On Friday, I got in a fun conversation with Tom from England, attending the show as a journalist writing a book about various aspects of Americana, and a squat bulldog of a man named Horrible Haggis (or just Haggis, outside the show) a hot sauce artiste hailing from near Melbourne, Australia. We had a bunch of laughs, Haggis occasionally offering a crack about the royal family for Tom's edification, and all that, which Tom took like the good sport he is. It wasn't untill Sunday, the final day of the show, that John noticed the unusual hyphenated name on Tom's visitor pass, and inquired about it. The name was "Parker-Bowles," and John's question of "any relation to Camilla?" was met with "that's my mum." (Suspicious me, I looked it up upon arriving home. No lie.) We tell the boisterous Haggis who he's been maligning the royal family to, and he is, for the first time since the beginning of the whole show, totally speechless. You can't make this stuff up. In a sense, I'm glad I didn't know about Tom's parentage until it was too late to bother him about it. There are probably few things in this world as de-individualizing as being the plebian relative of someone famous. And, jackass that I am, would have, following a few drinks, have completely lost interest in Tom the journalist from England and instead began speaking to Tom the future stepson of the future King of England. I'm sure this has happened to him so many times that he makes no point whatsoever of bringing the matter up unless specifically asked. No sense becoming an unwilling component in "six degrees of seperation" if it can be avoided, I suppose.

On the whole, I found Albuquerque beutiful and pleasant, although I could never live in a city that completely shuts down on Sunday (no, not true, Circle K is open--and strange things are afoot at the Circle K). I had two flights to catch on Monday, leaving NM with a stop in Cincinatti, Oh. I was at the Albuquerque airport two hours early, and had an almost three-hour stop in Cinci, and I hate flying like hell and all Montagues, and they serve alcohol in airports and on airplanes, so I was one intoxicated little traveller by the time the cab dropped me off at my doorstep in Wilmington. I had neither the promised Spaniard's head nor alien paraphenalia, but a couple of nice pictures which I'll someday scan and post (old world camera) and the story above. I hope you enjoyed reading about it.

4 Comments:

Blogger Dublin Saab said...

Nice story but there’s one aspect of it I find hard to believe and it’s not the bit about the young Parker-Bowles. I can’t believe that the bar suddenly started kicking people out at 10pm. I simply can’t get my head around that. But there’s no shortage of watering holes in Alber so screw them. How do you say it? “If you’re going to be like that we’ll just take your next rent check and leave.”

Glad you got to see some real mountains. Next time you need to go up into them.
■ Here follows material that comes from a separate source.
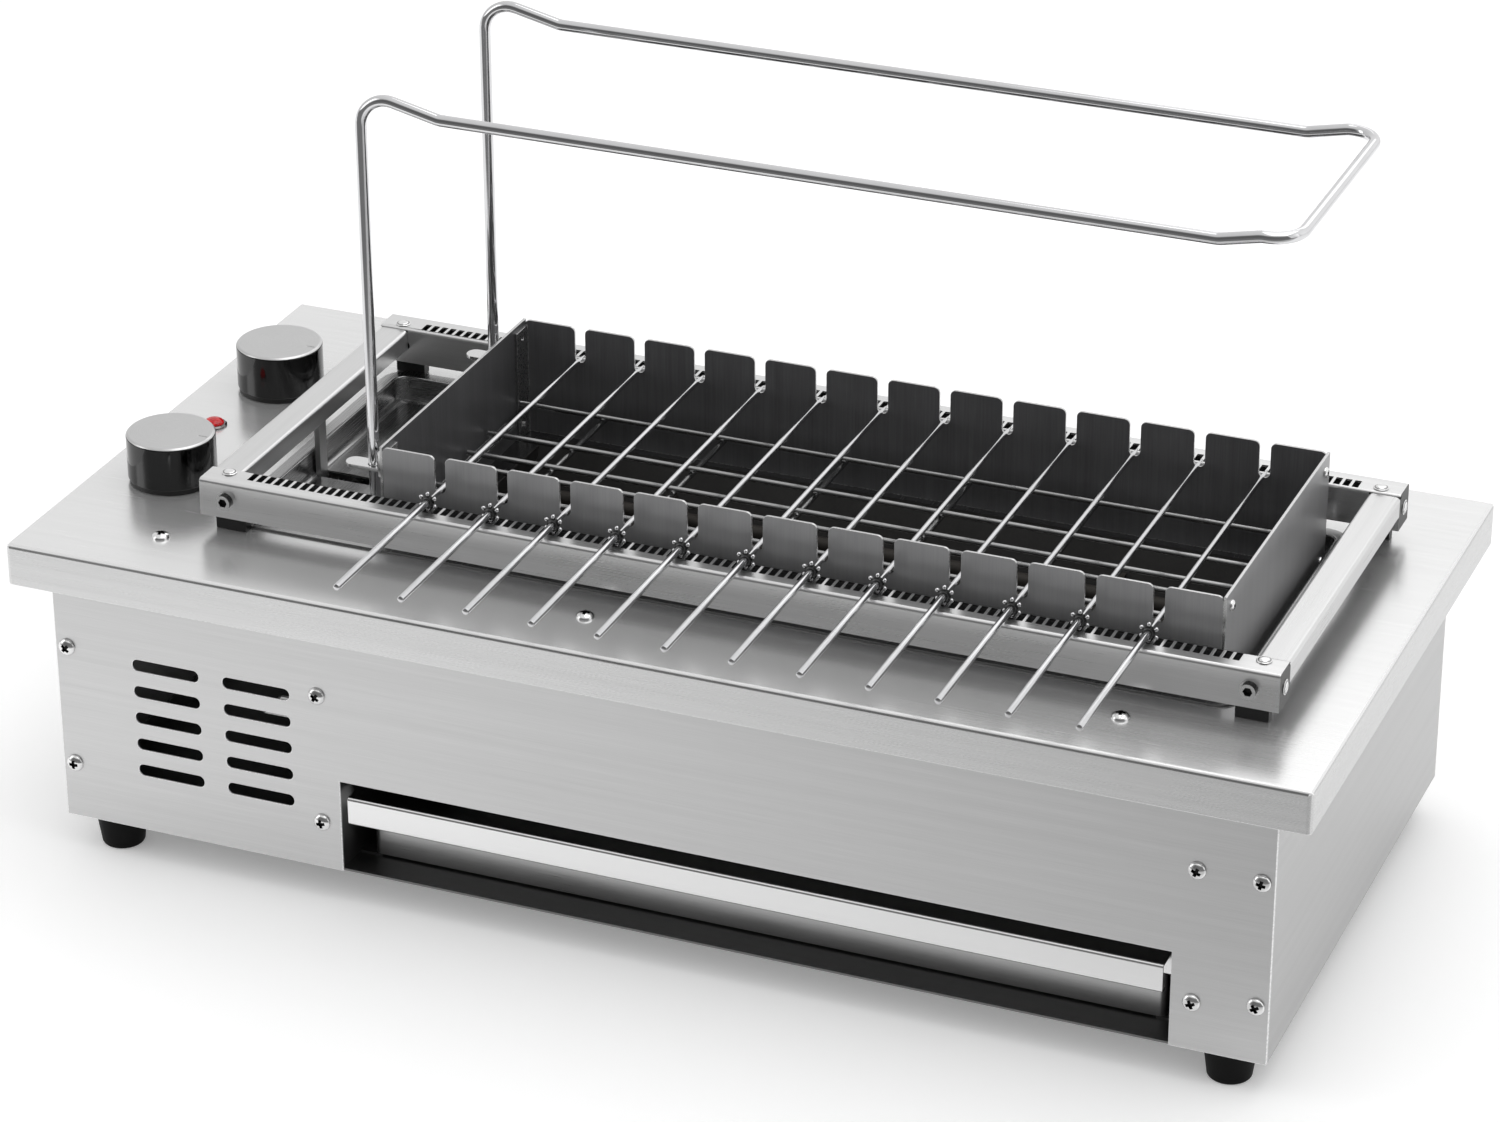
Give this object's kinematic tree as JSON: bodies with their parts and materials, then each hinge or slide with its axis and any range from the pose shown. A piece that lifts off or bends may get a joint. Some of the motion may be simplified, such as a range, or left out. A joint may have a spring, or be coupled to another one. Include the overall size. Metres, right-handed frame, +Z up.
{
  "type": "electric skewer grill",
  "caption": "Counter-top electric skewer grill in brushed steel with a sliding slotted frame that turns geared skewers, a wire keep-warm rack, knobs and a drip drawer.",
  "frame": {"origin": "middle of the whole grill's outline, at the feet's undersides", "axes": "+X to the right along the cabinet, +Y to the rear, +Z up; skewer handles point to -Y"},
  "size_m": [0.7, 0.3754, 0.4225],
  "materials": {
    "brushed_panel": "fine horizontal brushing, satin",
    "brushed_plate": "fine long brushing, half gloss",
    "brushed_frame": "fine brushing along each rail",
    "bright_steel": "bright, almost polished",
    "drawer_steel": "satin",
    "inner_steel": "plain mill finish",
    "well_steel": "smooth, half gloss",
    "dark_steel": "heat-darkened satin",
    "dark_satin": "smooth dark grey satin",
    "element_sheath": "dull heat-darkened sheath",
    "bright_wire": "bright drawn wire",
    "rack_chrome": "polished",
    "skewer_steel": "bright drawn steel",
    "bright_screw": "bright, slightly worn",
    "knob_metal": "turned, brushed round the top",
    "black_rubber": "matt",
    "black_plastic": "satin",
    "ivory_plastic": "satin",
    "red_lens": "clear red, glossy"
  },
  "bodies": {
    "cabinet": {"base_plate": "inner_steel", "front_panel": "brushed_panel", "rear_panel": "brushed_panel", "left_side_panel": "brushed_panel", "right_side_panel": "brushed_panel", "top_plate": "brushed_plate", "feet": "black_rubber", "panel_screws": "bright_screw", "top_screws": "bright_screw", "left_partition": "inner_steel", "right_partition": "inner_steel", "well_liner": "well_steel", "heat_reflector": "dark_steel", "heating_elements": "element_sheath", "grate": "bright_wire", "front_notched_plate": "dark_satin", "rear_notched_plate": "dark_satin", "left_end_plate": "dark_satin", "right_end_plate": "dark_satin", "box_screws": "bright_screw", "rack_eyelets": "brushed_frame", "rack_sockets": "inner_steel", "gear_motor": "inner_steel", "speed_control": "black_plastic", "thermostat": "black_plastic", "lamp_lens": "red_lens", "lamp_bezel": "rack_chrome", "terminal_block": "ivory_plastic", "cable_gland": "black_plastic", "drawer_runners": "inner_steel"},
    "slotted_frame": {"front_rail": "brushed_frame", "rear_rail": "brushed_frame", "left_bar": "brushed_frame", "right_bar": "brushed_frame", "frame_rivets": "bright_screw", "glide_bolts": "bright_screw", "glide_blocks": "black_plastic", "drive_rack": "inner_steel"},
    "pinion": {"drive_pinion": "inner_steel"},
    "keep_warm_rack": {"wire_rack": "rack_chrome"},
    "speed_knob": {"front_knob": "knob_metal", "front_knob_core": "black_plastic"},
    "heat_knob": {"rear_knob": "knob_metal", "rear_knob_core": "black_plastic"},
    "drawer": {"drip_drawer": "drawer_steel", "drawer_handle": "bright_steel"},
    "spit_01": {"skewer_01": "skewer_steel"},
    "spit_02": {"skewer_02": "skewer_steel"},
    "spit_03": {"skewer_03": "skewer_steel"},
    "spit_04": {"skewer_04": "skewer_steel"},
    "spit_05": {"skewer_05": "skewer_steel"},
    "spit_06": {"skewer_06": "skewer_steel"},
    "spit_07": {"skewer_07": "skewer_steel"},
    "spit_08": {"skewer_08": "skewer_steel"},
    "spit_09": {"skewer_09": "skewer_steel"},
    "spit_10": {"skewer_10": "skewer_steel"},
    "spit_11": {"skewer_11": "skewer_steel"},
    "spit_12": {"skewer_12": "skewer_steel"}
  },
  "joints": [
    {"name": "frame_slide", "type": "slide", "parent": "cabinet", "child": "slotted_frame", "axis": [1, 0, 0], "range_m": [0, 0.028]},
    {"name": "pinion_spin", "type": "hinge", "parent": "cabinet", "child": "pinion", "pos_m": [-0.2258, 0.03062, 0.13], "axis": [0, 0, 1], "range_deg": [-1, 180]},
    {"name": "rack_lift", "type": "slide", "parent": "cabinet", "child": "keep_warm_rack", "axis": [0, 0, 1], "range_m": [0, 0.08]},
    {"name": "speed_turn", "type": "hinge", "parent": "cabinet", "child": "speed_knob", "pos_m": [-0.307, -0.04525, 0.19], "axis": [0, 0, -1], "range_deg": [0, 270]},
    {"name": "heat_turn", "type": "hinge", "parent": "cabinet", "child": "heat_knob", "pos_m": [-0.307, 0.07975, 0.19], "axis": [0, 0, -1], "range_deg": [0, 270]},
    {"name": "drawer_slide", "type": "slide", "parent": "cabinet", "child": "drawer", "axis": [0, -1, 0], "range_m": [0, 0.2]},
    {"name": "spit_01_turn", "type": "hinge", "parent": "cabinet", "child": "spit_01", "pos_m": [-0.138, -0.08325, 0.21518], "axis": [0, -1, 0], "range_deg": [-1, 338]},
    {"name": "spit_02_turn", "type": "hinge", "parent": "cabinet", "child": "spit_02", "pos_m": [-0.103, -0.08325, 0.21518], "axis": [0, -1, 0], "range_deg": [-1, 338]},
    {"name": "spit_03_turn", "type": "hinge", "parent": "cabinet", "child": "spit_03", "pos_m": [-0.068, -0.08325, 0.21518], "axis": [0, -1, 0], "range_deg": [-1, 338]},
    {"name": "spit_04_turn", "type": "hinge", "parent": "cabinet", "child": "spit_04", "pos_m": [-0.033, -0.08325, 0.21518], "axis": [0, -1, 0], "range_deg": [-1, 338]},
    {"name": "spit_05_turn", "type": "hinge", "parent": "cabinet", "child": "spit_05", "pos_m": [0.002, -0.08325, 0.21518], "axis": [0, -1, 0], "range_deg": [-1, 338]},
    {"name": "spit_06_turn", "type": "hinge", "parent": "cabinet", "child": "spit_06", "pos_m": [0.037, -0.08325, 0.21518], "axis": [0, -1, 0], "range_deg": [-1, 338]},
    {"name": "spit_07_turn", "type": "hinge", "parent": "cabinet", "child": "spit_07", "pos_m": [0.072, -0.08325, 0.21518], "axis": [0, -1, 0], "range_deg": [-1, 338]},
    {"name": "spit_08_turn", "type": "hinge", "parent": "cabinet", "child": "spit_08", "pos_m": [0.107, -0.08325, 0.21518], "axis": [0, -1, 0], "range_deg": [-1, 338]},
    {"name": "spit_09_turn", "type": "hinge", "parent": "cabinet", "child": "spit_09", "pos_m": [0.142, -0.08325, 0.21518], "axis": [0, -1, 0], "range_deg": [-1, 338]},
    {"name": "spit_10_turn", "type": "hinge", "parent": "cabinet", "child": "spit_10", "pos_m": [0.177, -0.08325, 0.21518], "axis": [0, -1, 0], "range_deg": [-1, 338]},
    {"name": "spit_11_turn", "type": "hinge", "parent": "cabinet", "child": "spit_11", "pos_m": [0.212, -0.08325, 0.21518], "axis": [0, -1, 0], "range_deg": [-1, 338]},
    {"name": "spit_12_turn", "type": "hinge", "parent": "cabinet", "child": "spit_12", "pos_m": [0.247, -0.08325, 0.21518], "axis": [0, -1, 0], "range_deg": [-1, 338]}
  ],
  "couplings": [
    {"joint": "pinion_spin", "follows": "frame_slide", "rad_per_m": 111.11},
    {"joint": "spit_01_turn", "follows": "frame_slide", "rad_per_m": 209.44},
    {"joint": "spit_02_turn", "follows": "frame_slide", "rad_per_m": 209.44},
    {"joint": "spit_03_turn", "follows": "frame_slide", "rad_per_m": 209.44},
    {"joint": "spit_04_turn", "follows": "frame_slide", "rad_per_m": 209.44},
    {"joint": "spit_05_turn", "follows": "frame_slide", "rad_per_m": 209.44},
    {"joint": "spit_06_turn", "follows": "frame_slide", "rad_per_m": 209.44},
    {"joint": "spit_07_turn", "follows": "frame_slide", "rad_per_m": 209.44},
    {"joint": "spit_08_turn", "follows": "frame_slide", "rad_per_m": 209.44},
    {"joint": "spit_09_turn", "follows": "frame_slide", "rad_per_m": 209.44},
    {"joint": "spit_10_turn", "follows": "frame_slide", "rad_per_m": 209.44},
    {"joint": "spit_11_turn", "follows": "frame_slide", "rad_per_m": 209.44},
    {"joint": "spit_12_turn", "follows": "frame_slide", "rad_per_m": 209.44}
  ]
}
Wed Mar 16, 10:15:00 PM EST  
Blogger JPS said...

If I go next year, I'll probably cut Tuesday class and take an extra day to do exactly that. Now get back to your blog and post something, dammit.

Wed Mar 16, 11:14:00 PM EST  
Anonymous Anonymous said...

That is one of the funniest things I've read in a long time. I love the whole six degrees thing.

Fri Mar 18, 08:10:00 AM EST  
Blogger JPS said...

Well, Sara, (are you a Sara or a Sarah? Nobody tells me these things) there is that whole pesky state of Arizona in between, but I'm sure it could have been worked out with adequate planning. I don't watch "The Apprentice" but that other Hilton girl is pretty fine. I'm sure she'd be interested, too, me being all rich and successful and stuff. Ah, well, I can always look.